Modeling code records

——————

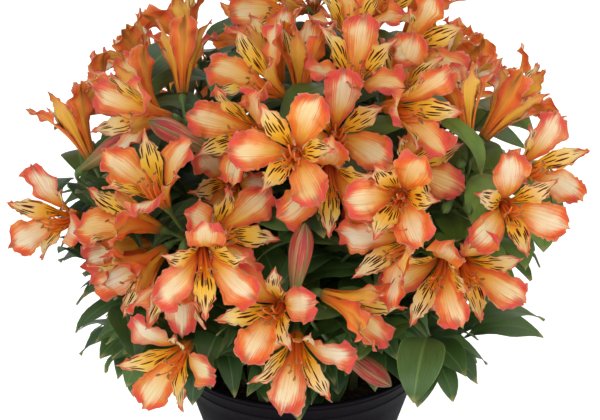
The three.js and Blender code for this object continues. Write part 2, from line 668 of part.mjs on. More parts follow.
// Each open bloom is turned about its own axis until it presses well into the blooms before it or is
// clear of them.
const openBlooms = [];
blooms.filter(bloom => bloom.open > BUD.belowOpenness).forEach(bloom => {
  const tries = ROLLS.map(turn => {
    const turned = { ...bloom, roll: bloom.roll + turn };
    turned.solid = bloomSolid(turned);
    const shared = openBlooms.map(other => crossing(turned.solid, [other.solid]));
    const firm = shared.some(volume => volume >= FIRM_CROSSING);
    const grazes = shared.filter(volume => volume > CROSSING && volume < FIRM_CROSSING).length;
    turned.cost = grazes + (firm ? 0 : LOOSE_COST);
    return turned;
  });
  const least = Math.min(...tries.map(turned => turned.cost));
  Object.assign(bloom, tries.find(turned => turned.cost === least));
  openBlooms.push(bloom);
});

const sumOf = places => places.reduce((sum, place) => sum.add(place), vec(0, 0, 0));
const middleOf = places => sumOf(places).divideScalar(places.length);
const rootOf = head => vec(head.x * STEM.drawnIn, head.y * STEM.drawnIn, SOIL.top - SOIL.holeDepth);
const floweringShoots = Object.keys(UMBELS).map((umbel, u) => {
  const members = blooms.filter(bloom => bloom.umbel === umbel);
  const middle = middleOf(members.map(bloom => bloom.base));
  const outward = middle.clone().sub(HEART).normalize();
  const head = middle.addScaledVector(outward, -UMBEL_DEPTH);
  const straight = head.z < STEM.archesBelow ? STEM.archingRise : STEM.rise;
  const plan = FLOWERING_LEAVES;
  return { name: `shoot_${umbel}`, members, outward, head, root: rootOf(head), straight, seed: u + 1, plan };
});
const leafyShoots = Object.entries(LEAFY_CLUMPS).flatMap(([name, tips], n) => {
  const heads = tips.map(placeOf);
  const middle = middleOf(heads);
  return heads.map((head, i) => {
    const outward = vec(head.x, head.y, 0).normalize().addScaledVector(UP, -STEM.leafyNod).normalize();
    const apart = head.clone().sub(middle).setLength(heads.length > 1 ? STEM.rootsApart : 0);
    const root = rootOf(middle).add(apart);
    const straight = STEM.archingRise;
    const seed = LEAFY_SEED + 2 * n + i;
    const plan = LEAFY_LEAVES;
    return { name: `shoot_${name}`, members: [], outward, head, root, straight, seed, plan };
  });
});
const shoots = [...floweringShoots, ...leafyShoots];

// The plant: stems, then stalks, then leaves, each bent clear of what is there already
const pot = potSolid();
const petals = openBlooms.map(bloom => bloom.solid);
shoots.forEach(shoot => {
  const apart = shoots.filter(other => other.green && other.name !== shoot.name);
  const others = [pot, ...petals, ...apart.map(other => other.green)];
  const bends = shoot.plan === LEAFY_LEAVES ? STEM_BENDS.filter(({ step }) => step === 0) : STEM_BENDS;
  const { variant } = clearest(bends, bend => stemSolid(stemCurve(shoot, bend), CLEARANCE), others);
  shoot.curve = stemCurve(shoot, variant);
  shoot.green = stemSolid(shoot.curve);
});
const soil = soilSolid(shoots);
shoots.forEach(shoot => shoot.members.forEach(bloom => {
  const others = [pot, soil, ...petals, ...shoots.filter(other => other !== shoot).map(other => other.green)];
  const { variant } = clearest(STALK_BENDS, bend => stalkSolid(shoot, bloom, bend, CLEARANCE), others);
  shoot.green = shoot.green.add(stalkSolid(shoot, bloom, variant));
  if (!bloom.solid) shoot.green = shoot.green.add(budSolid(bloom));
}));
shoots.forEach(shoot => {
  const others = [pot, soil, ...petals, ...shoots.filter(other => other !== shoot).map(other => other.green)];
  for (let i = 0; i < shoot.plan.count; i++) {
    const best = clearest(LEAF_TURNS, turn => leafSolid(leafOf(shoot, i, turn), CLEARANCE), others);
    if (best.volume > CROSSING) continue;
    others.push(leafSolid(leafOf(shoot, i, best.variant), CLEARANCE));
    shoot.green = shoot.green.add(leafSolid(leafOf(shoot, i, best.variant)));
  }
});

// Blooms that cross are fused into one body.
const bunches = [];
openBlooms.forEach(bloom => {
  const bunch = { names: [bloom.name], solid: bloom.solid };
  bunches.filter(other => crossing(bloom.solid, [other.solid]) > CROSSING).forEach(other => {
    bunch.names.unshift(...other.names);
    bunch.solid = bunch.solid.add(other.solid);
    bunches.splice(bunches.indexOf(other), 1);
  });
  bunches.push(bunch);
});

const plant = new THREE.Group();
function addMesh(name, solid, look) {
  const material = new THREE.MeshStandardMaterial({ color: COLOURS[look], roughness: ROUGHNESS[look] });
  const mesh = new THREE.Mesh(geometryOf(mainBody(solid)), material);
  mesh.name = name;
  plant.add(mesh);
}
addMesh('pot', pot, 'pot');
addMesh('soil', soil, 'soil');
new Set(shoots.map(shoot => shoot.name)).forEach(name => {
  const clump = shoots.filter(shoot => shoot.name === name).map(shoot => shoot.green);
  addMesh(name, clump.reduce((a, b) => a.add(b)), 'shoot');
});
bunches.forEach(bunch => addMesh(`bloom_${bunch.names[0]}`, bunch.solid, 'bloom'));

export default plant;
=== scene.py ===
"""A potted Peruvian lily: petals, stamens, stalks, leaves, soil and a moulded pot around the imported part."""

import math
from functools import lru_cache
from types import SimpleNamespace

import bpy
import numpy as np
from bpy.props import FloatProperty, FloatVectorProperty, IntProperty, PointerProperty
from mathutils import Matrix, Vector
from mathutils.bvhtree import BVHTree
from mathutils.kdtree import KDTree


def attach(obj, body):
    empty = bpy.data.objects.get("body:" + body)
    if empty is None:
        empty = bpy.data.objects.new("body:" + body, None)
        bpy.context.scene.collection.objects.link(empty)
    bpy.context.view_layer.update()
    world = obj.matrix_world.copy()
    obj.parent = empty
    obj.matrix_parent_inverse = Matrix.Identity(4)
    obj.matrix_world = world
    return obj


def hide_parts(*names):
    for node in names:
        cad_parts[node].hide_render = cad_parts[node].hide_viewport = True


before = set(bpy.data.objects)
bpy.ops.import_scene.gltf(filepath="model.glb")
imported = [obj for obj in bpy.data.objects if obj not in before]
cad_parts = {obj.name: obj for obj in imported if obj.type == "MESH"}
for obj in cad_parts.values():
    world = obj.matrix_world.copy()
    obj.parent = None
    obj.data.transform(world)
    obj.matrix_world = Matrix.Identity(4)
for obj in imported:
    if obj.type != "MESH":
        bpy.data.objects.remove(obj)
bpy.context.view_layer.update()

bl_info = {
    "name": "Potted Peruvian lily",
    "version": (1, 0, 0),
    "blender": (4, 5, 0),
    "location": "3D View > Sidebar > Lily",
    "description": "Dresses the packed pot plant with petals, stamens, leaves, soil and a moulded pot",
    "category": "Object",
}

# The plant's layout, in millimetres and degrees, as the part's source has it.
POT_HEIGHT = 120.0
POT_RIM_RADIUS = 88.0
POT_RIM_DEPTH = 1.2
POT_BASE_RADIUS = 48.0
POT_WALL = 2.2
POT_COLLAR_HEIGHT = 17.0
POT_COLLAR_OUT = 2.4
POT_FOOT_WIDTH = 6.0
POT_FOOT_HEIGHT = 1.5
POT_BOSS_RADIUS = 18.0
DRAIN_HOLE_RADIUS = 4.0
DRAIN_HOLE_RING = 32.0
SOIL_TOP = 106.0
SOIL_MOUND = 5.0
SOIL_HOLE_DEPTH = 12.0
GAP = 0.3
DOME_CENTRE = np.array((0.0, 0.0, 222.0))
DOME_RADII = np.array((166.0, 148.0, 124.0))
EYE_ELEVATION = 25.0
EYE_DISTANCE = 1100.0
EYE_TARGET = np.array((0.0, 0.0, 215.0))
HEART = np.array((0.0, 0.0, 150.0))

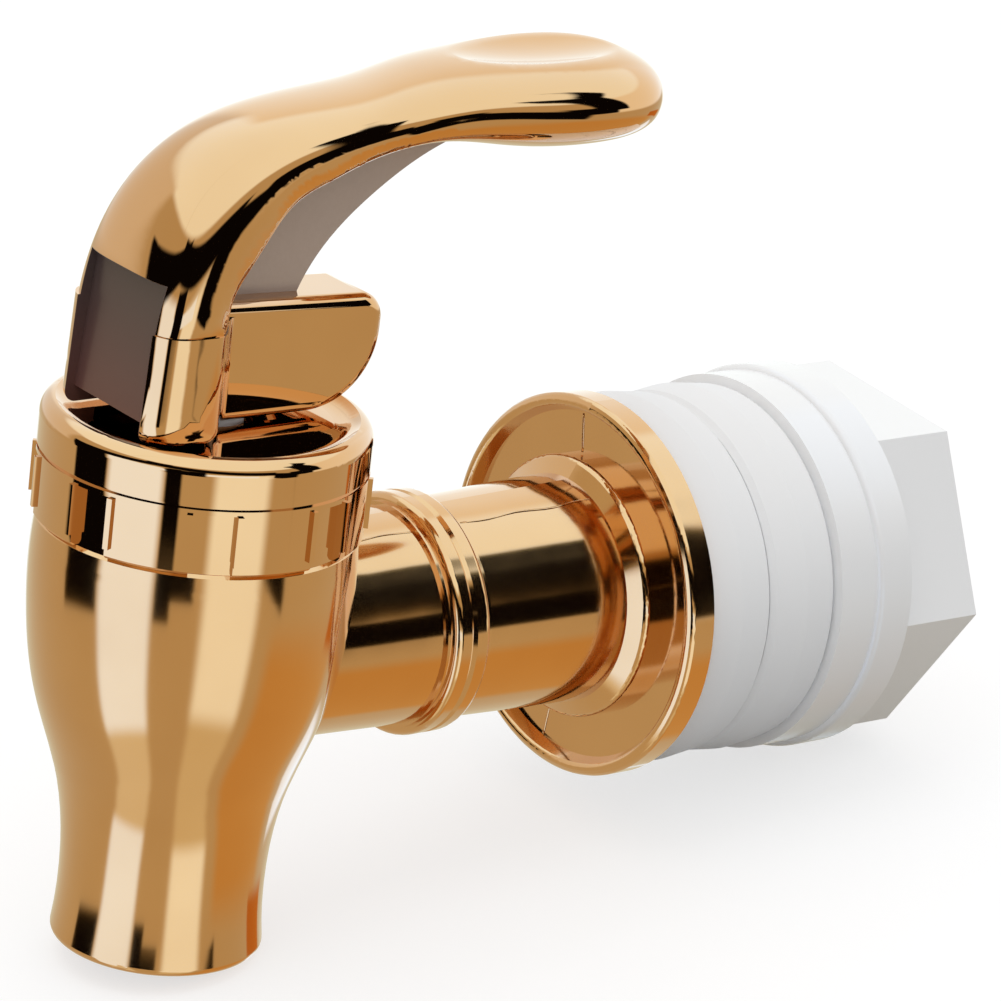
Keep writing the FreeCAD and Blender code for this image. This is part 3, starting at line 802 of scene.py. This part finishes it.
    def floor(self) -> None:
        """Lays the pale floor under the foot's edge on the nut's side and the nut's lowest corner."""
        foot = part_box("faucet_body")[0]
        nut_low, nut_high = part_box("hex_nut")
        touch_x = self.foot_edge_x * MM
        slope = math.atan2(nut_low.z - foot.z, nut_high.x - touch_x)
        mesh = bpy.data.meshes.new("studio_floor")
        half = self.floor_half
        corners = [(-half, -half, 0.0), (half, -half, 0.0), (half, half, 0.0), (-half, half, 0.0)]
        mesh.from_pydata(corners, [], [(0, 1, 2, 3)])
        floor = bpy.data.objects.new("studio_floor", mesh)
        floor.matrix_world = Matrix.Translation((touch_x, 0.0, foot.z)) @ Matrix.Rotation(-slope, 4, "Y")
        bpy.context.scene.collection.objects.link(floor)
        material = bpy.data.materials.new("studio_floor")
        material.use_nodes = True
        sheet = NodeSheet(material.node_tree)
        grey = (self.floor_tone, self.floor_tone, self.floor_tone, 1.0)
        cloth = sheet.node("ShaderNodeBsdfDiffuse", values={"Color": grey})
        glow = sheet.node("ShaderNodeEmission", values={"Strength": self.floor_glow})
        path = sheet.node("ShaderNodeLightPath")
        both = sheet.node("ShaderNodeAddShader", values={0: cloth.outputs[0], 1: glow.outputs[0]})
        seen = sheet.node(
            "ShaderNodeMixShader",
            values={0: path.outputs["Is Camera Ray"], 1: cloth.outputs[0], 2: both.outputs[0]},
        )
        sheet.node("ShaderNodeOutputMaterial", values={"Surface": seen.outputs[0]})
        mesh.materials.append(material)
        floor.visible_glossy = False

    def lamp(self) -> None:
        """Hangs one broad lamp over the object for the floor's soft shadow."""
        light = bpy.data.lights.new("overhead_box", "AREA")
        light.shape = "RECTANGLE"
        light.size, light.size_y = self.lamp_size
        light.energy = self.lamp_power
        lamp = bpy.data.objects.new("overhead_box", light)
        lamp.matrix_world = Matrix.Translation(self.lamp_place)
        lamp.visible_glossy = False
        bpy.context.scene.collection.objects.link(lamp)


def linked_regions(size: int, first: np.ndarray, second: np.ndarray) -> np.ndarray:
    """Numbers the groups of faces that are linked to each other.

    Args:
        size: how many faces there are.
        first: one face of each link.
        second: the other face of each link.

    Returns:
        The group's number for each face.
    """
    label = np.arange(size)
    while True:
        low = np.minimum(label[first], label[second])
        merged = label.copy()
        np.minimum.at(merged, first, low)
        np.minimum.at(merged, second, low)
        merged = merged[merged]
        if (merged == label).all():
            return label
        label = merged


def unit(vectors: np.ndarray) -> np.ndarray:
    """Vectors, one a row, brought to a length of one."""
    return vectors / (np.linalg.norm(vectors, axis=1, keepdims=True) + 1e-20)


def cosine(angle: float) -> float:
    """The cosine of an angle in degrees."""
    return math.cos(math.radians(angle))


@dataclass(frozen=True)
class Neighbours:
    """The nearest points of each point of a skin.

    Attributes:
        index: their numbers.
        offset: the way to each, in metres.
        distance: how far off each is.
        same_skin: whether each lies on the same side of the real edges.
    """

    index: np.ndarray
    offset: np.ndarray
    distance: np.ndarray
    same_skin: np.ndarray

    @classmethod
    def found(cls, places: np.ndarray, skins: np.ndarray, wanted: int) -> "Neighbours":
        """Looks up the nearest points of each point, itself among them.

        Args:
            places: the points.
            skins: the number of the skin that each lies on.
            wanted: how many are looked up.

        Returns:
            What was found.
        """
        tree = KDTree(len(places))
        for number, place in enumerate(places):
            tree.insert(place, number)
        tree.balance()
        wanted = min(wanted, len(places))
        index = np.array([[hit[1] for hit in tree.find_n(place, wanted)] for place in places])
        offset = places[index] - places[:, None, :]
        return cls(index, offset, np.linalg.norm(offset, axis=2), skins[index] == skins[:, None])

    def alike(self, normals: np.ndarray, angle: float) -> np.ndarray:
        """Which neighbours share the skin and face within this many degrees of the point's own normal."""
        return self.same_skin & (np.einsum("nkj,nj->nk", normals[self.index], normals) > cosine(angle))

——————

Exercise details:
In the listing above, find the line with "Keep writing the" and the line with "the pale floor", then print exactly those lines and every line between them.

Reply to the task:
Keep writing the FreeCAD and Blender code for this image. This is part 3, starting at line 802 of scene.py. This part finishes it.
    def floor(self) -> None:
        """Lays the pale floor under the foot's edge on the nut's side and the nut's lowest corner."""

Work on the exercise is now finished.